This Fish and Chips is all comfort and it’s a definite crowd-pleaser. This recipe makes the crispiest, crunchiest pub-style, battered fried fish.  In fact, it’s so crispy that you can tap on it with the back of a spoon and it sounds like glass (check out the video in the post). Add a spice or two and a little cayenne pepper to make it extra spicy, or enjoy it just as it is. 

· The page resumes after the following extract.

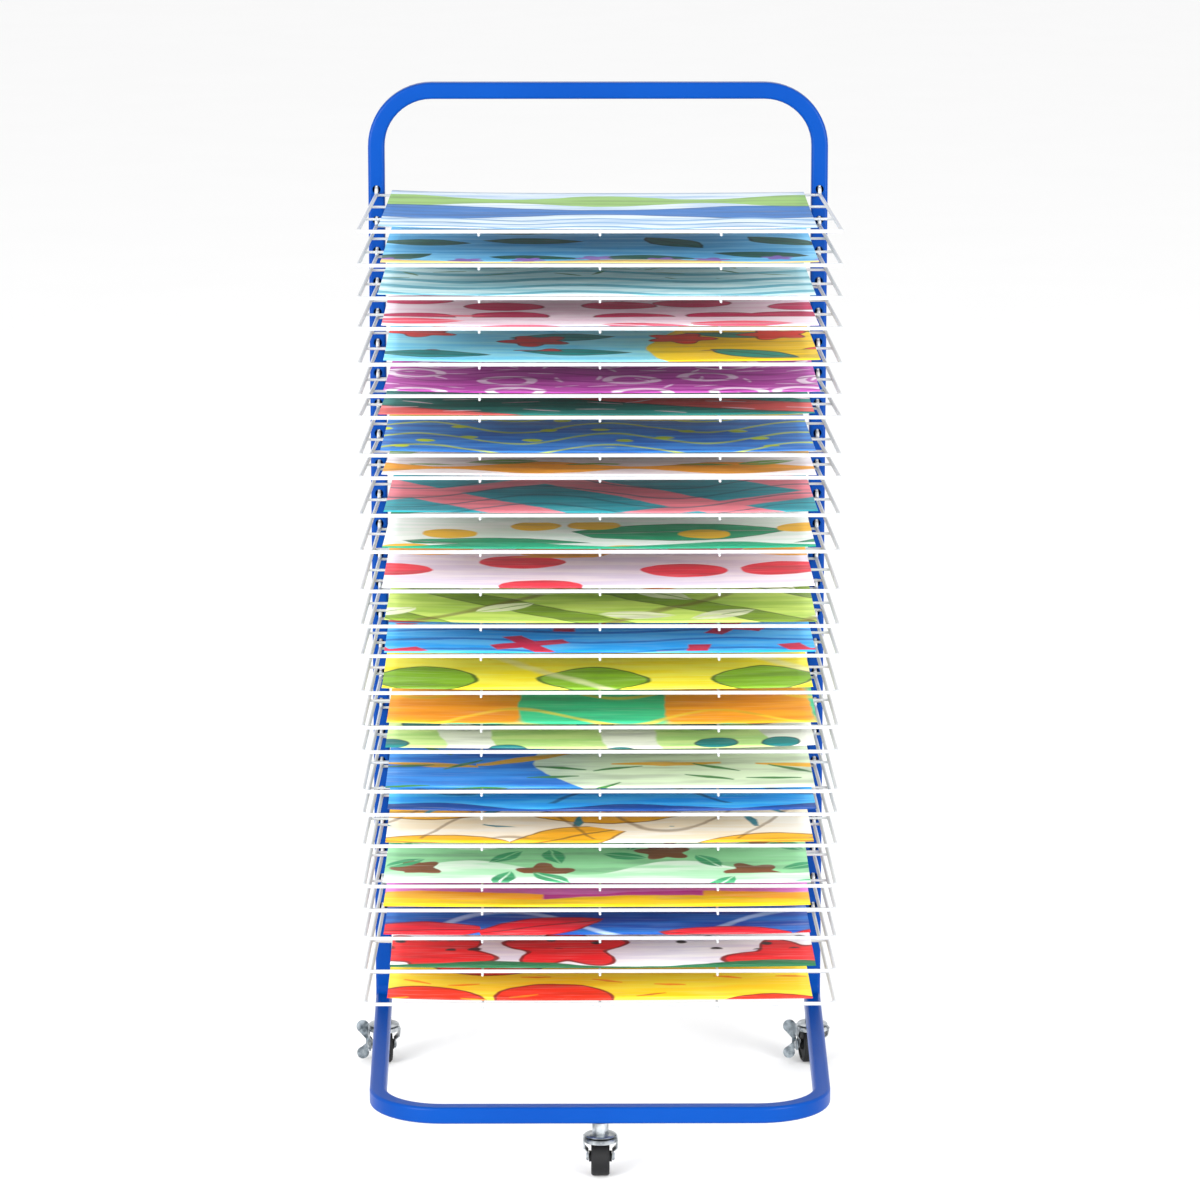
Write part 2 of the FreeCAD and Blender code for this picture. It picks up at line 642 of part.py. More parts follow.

  • 1 to 2 pounds of mild white fish fillets (haddock, flounder, pollock, cod, crappie, bass, etc.) (450-900g)
  • 1 cup + 1 tablespoon all-purpose flour (plus more for coating fish) (130g)
  • 1 1/4 cup light beer or ale (311g)
  • 1 teaspoon baking powder (4g)
  • 1 teaspoon kosher salt, or more to taste (6g)
  • 1/2 teaspoon cayenne pepper (optional) (5g)
  • 1/2 teaspoon garlic powder (optional) (1g)
  • 4 Yukon gold potatoes, cut, rinsed, and patted dry
  • peanut oil or vegetable oil for frying


  1. Prep the fish. Blot the fish with paper towels to remove excess moisture then dredge each piece in the flour to coat all sides.  Shake off the excess flour and set fish aside in a single layer until ready to dip it into the batter and fry.
  2. Fry the chips (french fries) (1st fry). While you make the batter, preheat a skillet or Dutch oven to 350°F/176°C with approximately 1 inch (2.5cm) of oil in it.  Add cut potatoes frying in batches until they are “blonde” or very lightly colored, but not browned. Remove from the oil to a paper towel-lined platter while you prep the fish. *You can turn off the oil for a couple of minutes at this point while you prep your fish and make the batter just be sure to reheat to 350°F/176C before frying the fish.
  3. Make the batter. In a medium bowl, add  1 cup + 1 T flour (130g), baking powder, salt, cayenne pepper, and garlic powder, and whisk to combine.  Add the beer and whisk gently just until there are no large lumps of flour visible in the batter. *Do not whisk too vigorously.
  4. Fry the fish. Working quickly and in batches, dip the floured fish pieces into the beer batter, gently shake off any excess batter by tapping the fish on the side of the bowl, and carefully place each piece into the hot oil making sure not to overcrowd the skillet.  Fry the fish turning over occasionally to ensure all pieces are evenly browned, and remove them to a paper towel-lined platter and pop them into a preheated set to warmer function to keep hot while you finish the french fries.
  5. Fry the chips (french fries) (2nd fry).  As soon as the fish has been cooked, place the chips back into the hot oil for the “2nd fry” and cook until crispy and browned (just a couple of minutes), or fry the french fries in a separate pot of oil while your fish is still cooking. Remove with a slotted spoon or spider whisk, salt immediately, and serve hot Enjoy!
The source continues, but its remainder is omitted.